Dad composed himself, “Because Son, you’ll need to learn how electricity works sooner or later. Might else well be now with me around to guide you.”
“This is bullshit. Why can’t you be like every other Dad?”
“I’m the best Dad you’ll ever have,” he answered flatly.
I grumbled wryly, “You’re the only Dad I’ll ever have.”
“That’s true,” Dad retorted. He suggested, “Why don’t you try reading the instructions on one of the easy experiments, and go from there?”
I stormed into my bedroom that I shared with my little sister, toting this gift like an albatross on a ship to pout. My Dad let me cool off for a moment or two before entering the bedroom.
“Son,” he explained. “We live in a society that is dominated by electricity and the devices powered by it. You’re a very intelligent young man, and you’ll be grateful for this lesson later on in life. If you understand the fundamentals of electricity then you’ll know how to operate, fix, and maintain a majority of things. Trust me.”
“Fine,” I cry.
I resigned to the situation because there was no changing it by exchanging this gift at Toys R Us. I struggled mightily with the first couple of ‘projects’ because electricity is an absolute. Either it works or it doesn’t. Up to this point, I’ve been conditioned that while some items I used were not operating at full capacity, at least they were operating.

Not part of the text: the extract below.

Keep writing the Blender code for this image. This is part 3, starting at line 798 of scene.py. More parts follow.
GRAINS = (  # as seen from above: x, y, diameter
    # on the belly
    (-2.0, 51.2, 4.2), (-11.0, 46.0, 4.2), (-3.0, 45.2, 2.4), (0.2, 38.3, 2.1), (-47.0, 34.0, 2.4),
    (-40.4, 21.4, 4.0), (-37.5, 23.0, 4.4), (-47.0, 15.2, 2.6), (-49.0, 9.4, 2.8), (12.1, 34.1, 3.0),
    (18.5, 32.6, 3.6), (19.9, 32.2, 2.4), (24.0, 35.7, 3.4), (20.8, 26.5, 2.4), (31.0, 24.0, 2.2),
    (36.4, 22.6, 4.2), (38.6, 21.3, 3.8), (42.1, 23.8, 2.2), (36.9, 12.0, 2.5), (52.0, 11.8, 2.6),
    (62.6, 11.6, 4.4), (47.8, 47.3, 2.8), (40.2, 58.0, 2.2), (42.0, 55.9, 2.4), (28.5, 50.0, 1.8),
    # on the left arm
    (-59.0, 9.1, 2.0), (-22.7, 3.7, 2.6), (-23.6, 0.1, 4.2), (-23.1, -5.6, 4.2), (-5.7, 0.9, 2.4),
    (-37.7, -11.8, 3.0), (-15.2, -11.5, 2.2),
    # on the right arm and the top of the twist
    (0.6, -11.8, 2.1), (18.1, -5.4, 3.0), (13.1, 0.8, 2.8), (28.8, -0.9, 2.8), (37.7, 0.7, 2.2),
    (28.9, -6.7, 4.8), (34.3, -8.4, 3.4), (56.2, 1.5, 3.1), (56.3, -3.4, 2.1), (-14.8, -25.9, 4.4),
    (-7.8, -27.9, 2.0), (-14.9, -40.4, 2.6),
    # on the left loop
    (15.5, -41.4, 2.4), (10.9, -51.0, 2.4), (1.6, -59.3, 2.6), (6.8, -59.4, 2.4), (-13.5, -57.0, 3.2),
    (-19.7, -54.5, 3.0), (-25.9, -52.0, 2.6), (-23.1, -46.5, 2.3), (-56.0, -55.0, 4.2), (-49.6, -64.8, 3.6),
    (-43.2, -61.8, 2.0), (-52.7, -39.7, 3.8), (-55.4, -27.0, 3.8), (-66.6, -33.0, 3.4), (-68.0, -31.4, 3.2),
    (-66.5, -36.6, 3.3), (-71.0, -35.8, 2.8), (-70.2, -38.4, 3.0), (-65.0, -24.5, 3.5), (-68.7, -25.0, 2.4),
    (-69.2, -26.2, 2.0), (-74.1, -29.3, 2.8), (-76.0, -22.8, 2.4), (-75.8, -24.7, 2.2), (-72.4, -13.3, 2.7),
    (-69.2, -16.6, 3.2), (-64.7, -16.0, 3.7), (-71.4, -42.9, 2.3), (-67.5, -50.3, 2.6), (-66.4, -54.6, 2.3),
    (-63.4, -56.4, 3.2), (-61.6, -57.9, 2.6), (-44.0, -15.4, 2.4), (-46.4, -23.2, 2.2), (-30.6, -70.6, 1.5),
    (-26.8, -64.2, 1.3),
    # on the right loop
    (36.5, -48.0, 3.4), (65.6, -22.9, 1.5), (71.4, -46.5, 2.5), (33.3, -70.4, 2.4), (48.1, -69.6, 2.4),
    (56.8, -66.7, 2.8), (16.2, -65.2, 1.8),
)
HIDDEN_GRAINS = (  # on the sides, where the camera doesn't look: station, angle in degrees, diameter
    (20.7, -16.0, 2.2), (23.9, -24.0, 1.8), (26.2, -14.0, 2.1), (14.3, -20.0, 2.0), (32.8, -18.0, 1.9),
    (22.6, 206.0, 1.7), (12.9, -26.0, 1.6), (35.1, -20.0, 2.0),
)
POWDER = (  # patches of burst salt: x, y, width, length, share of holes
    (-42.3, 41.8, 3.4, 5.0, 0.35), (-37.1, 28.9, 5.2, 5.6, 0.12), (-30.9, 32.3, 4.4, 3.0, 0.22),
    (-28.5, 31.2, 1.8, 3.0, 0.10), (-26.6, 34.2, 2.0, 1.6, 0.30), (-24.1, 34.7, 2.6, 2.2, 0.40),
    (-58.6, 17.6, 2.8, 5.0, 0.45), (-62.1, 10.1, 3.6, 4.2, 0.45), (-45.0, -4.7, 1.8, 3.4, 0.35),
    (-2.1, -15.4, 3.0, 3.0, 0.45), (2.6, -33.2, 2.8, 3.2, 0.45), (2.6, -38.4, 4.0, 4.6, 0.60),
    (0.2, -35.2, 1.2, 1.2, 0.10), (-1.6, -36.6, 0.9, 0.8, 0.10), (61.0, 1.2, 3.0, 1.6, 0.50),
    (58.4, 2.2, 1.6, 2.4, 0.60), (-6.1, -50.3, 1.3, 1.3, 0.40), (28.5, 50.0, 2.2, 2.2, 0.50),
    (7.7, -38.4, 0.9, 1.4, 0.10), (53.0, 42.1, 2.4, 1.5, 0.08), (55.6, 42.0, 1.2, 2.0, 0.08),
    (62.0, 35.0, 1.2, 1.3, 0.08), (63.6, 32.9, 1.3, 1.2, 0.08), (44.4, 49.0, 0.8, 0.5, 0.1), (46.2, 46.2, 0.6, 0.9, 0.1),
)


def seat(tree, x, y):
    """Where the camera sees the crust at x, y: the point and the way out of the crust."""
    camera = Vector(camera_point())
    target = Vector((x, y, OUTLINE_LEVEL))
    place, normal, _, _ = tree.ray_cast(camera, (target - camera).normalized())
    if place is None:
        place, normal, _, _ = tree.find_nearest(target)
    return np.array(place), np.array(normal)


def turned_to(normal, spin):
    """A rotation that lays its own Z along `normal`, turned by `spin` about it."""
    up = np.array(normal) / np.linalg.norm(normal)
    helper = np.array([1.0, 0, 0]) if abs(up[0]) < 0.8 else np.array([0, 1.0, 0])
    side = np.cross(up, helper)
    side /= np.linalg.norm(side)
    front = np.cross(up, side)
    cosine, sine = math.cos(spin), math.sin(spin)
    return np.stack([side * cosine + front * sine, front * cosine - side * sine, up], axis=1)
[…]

Eventually, I was able to complete all the easy projects, then progressed to the advanced, and whatnot. And yes, I did so on my own. No matter how many tantrums of frustrations I exhibited, my Dad refused to step in and complete it.
“Son, in life, you’ll discover that the only resource you’ll have is yourself. So, read the instructions again. Walk yourself through them carefully, and then you’ll have the confidence to tackle anything on your own. If you have questions of clarification, I’ll answer them but only to help you along the way.”
True to his word, he didn’t step in. And yes, I completed ALL 160 projects. Now you can trust me when I say I KNOW how electronic devices operate and the electricity works. Which brings me to my point … (I can hear you groaning now, “Finally! The point of my rambling”)
When my DJ gear doesn’t work, I know how to troubleshoot my own technical issue because of this toy that I hated from minute one, but learned to love it by minute done. Or when my car doesn’t work, or when a GFI I’m trying to wire in my home isn’t working, and so forth.
Once my eyes landed on the #RaspberryPi experiments in the classroom of Sky Valley Education Center, I was relieved that the future generations are trying to understand how to operate the machinery, and electronic devices around them that they use on a daily basis.
In fact, they were demonstrative of how they can even manipulate it / them to what they want it to do. The young man who explained his experiment to me was so proud, like I was when I finally conquered the 160 in One.
I remembered my Dad’s words after I completed the last one. “Congratulations, boy. I knew you could do it. You see, I started you with electricity because it’s unforgiving like life. Either it works or it doesn’t. I love you so much and know I won’t be around forever to fix all your problems. My love for you forces me to understand I have a short amount of time before you grow up into a man. So I have little time to teach you how to be a law-abiding, tax-paying, productive provider of this society. You can’t provide until you know how to do so for yourself. That’s my gift to you.”
And there it is, y’all. On my birthday, I received the best gift of all, even though I didn’t realize at the time. I received the gift of knowledge, which tastes better than any raspberry pie I’ve ever tasted.